• Task details:
Begin at the first line and end at the line containing "return made". Extract exactly those lines.

• Dataset extract:
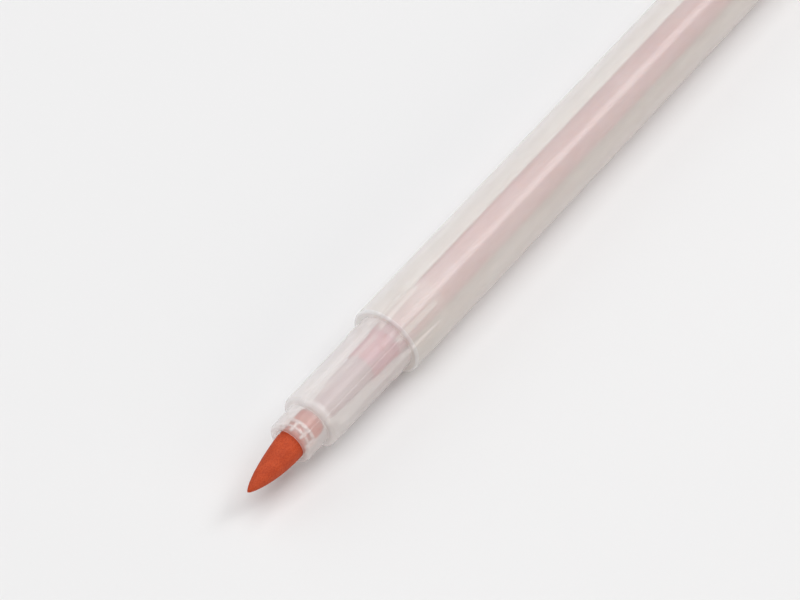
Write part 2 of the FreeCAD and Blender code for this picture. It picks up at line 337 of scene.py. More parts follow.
def new_group(name, inputs, outputs):
    """An empty shader group with float inputs and the named float outputs."""
    tree = bpy.data.node_groups.new(name, "ShaderNodeTree")
    for label, default in inputs.items():
        socket = tree.interface.new_socket(label, in_out="INPUT", socket_type="NodeSocketFloat")
        socket.default_value = default
    for label in outputs:
        tree.interface.new_socket(label, in_out="OUTPUT", socket_type="NodeSocketFloat")
    return tree, tree.nodes.new("NodeGroupInput"), tree.nodes.new("NodeGroupOutput")


def group_node(tree, name, **values):
    made = tree.nodes.new("ShaderNodeGroup")
    made.node_tree = GROUP_MAKERS[name]() if name not in bpy.data.node_groups else bpy.data.node_groups[name]
    for label, value in values.items():
        made.inputs[label.replace("_", " ")].default_value = value
    return made


def make_moulded():
    """Moulded plastic: slow clouding from the melt, a fine spark-eroded grain, and handling marks."""
    tree, given, out = new_group(
        "moulded", {"cloud scale": 260.0, "grain scale": 5200.0, "mark scale": 900.0},
        ["cloud", "grain", "marks", "height"],
    )
    place = tree.nodes.new("ShaderNodeTexCoord").outputs["Object"]
    flow = stretched(tree, place, 0.28)
    cloud = grain(tree, flow, given.outputs["cloud scale"], 3.0, 0.55)
    fine = grain(tree, place, given.outputs["grain scale"], 2.0, 0.6)
    scratch_place = stretched(tree, place, 0.12)
    scratches = grain(tree, scratch_place, given.outputs["mark scale"], 4.0, 0.7)
    marks = ramp(tree, scratches, 0.60, 0.78, 0.0, 1.0)
    height = scaled(tree, cloud, 0.35, fine)
    tree.links.new(ramp(tree, cloud, 0.3, 0.7, 0.0, 1.0), out.inputs["cloud"])
    tree.links.new(fine, out.inputs["grain"])
    tree.links.new(marks, out.inputs["marks"])
    tree.links.new(height, out.inputs["height"])
    return tree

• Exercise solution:
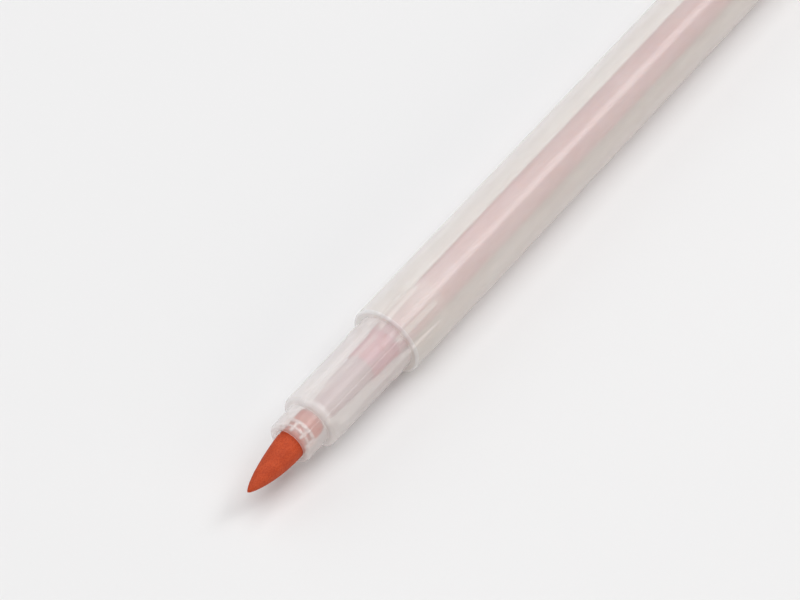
Write part 2 of the FreeCAD and Blender code for this picture. It picks up at line 337 of scene.py. More parts follow.
def new_group(name, inputs, outputs):
    """An empty shader group with float inputs and the named float outputs."""
    tree = bpy.data.node_groups.new(name, "ShaderNodeTree")
    for label, default in inputs.items():
        socket = tree.interface.new_socket(label, in_out="INPUT", socket_type="NodeSocketFloat")
        socket.default_value = default
    for label in outputs:
        tree.interface.new_socket(label, in_out="OUTPUT", socket_type="NodeSocketFloat")
    return tree, tree.nodes.new("NodeGroupInput"), tree.nodes.new("NodeGroupOutput")


def group_node(tree, name, **values):
    made = tree.nodes.new("ShaderNodeGroup")
    made.node_tree = GROUP_MAKERS[name]() if name not in bpy.data.node_groups else bpy.data.node_groups[name]
    for label, value in values.items():
        made.inputs[label.replace("_", " ")].default_value = value
    return made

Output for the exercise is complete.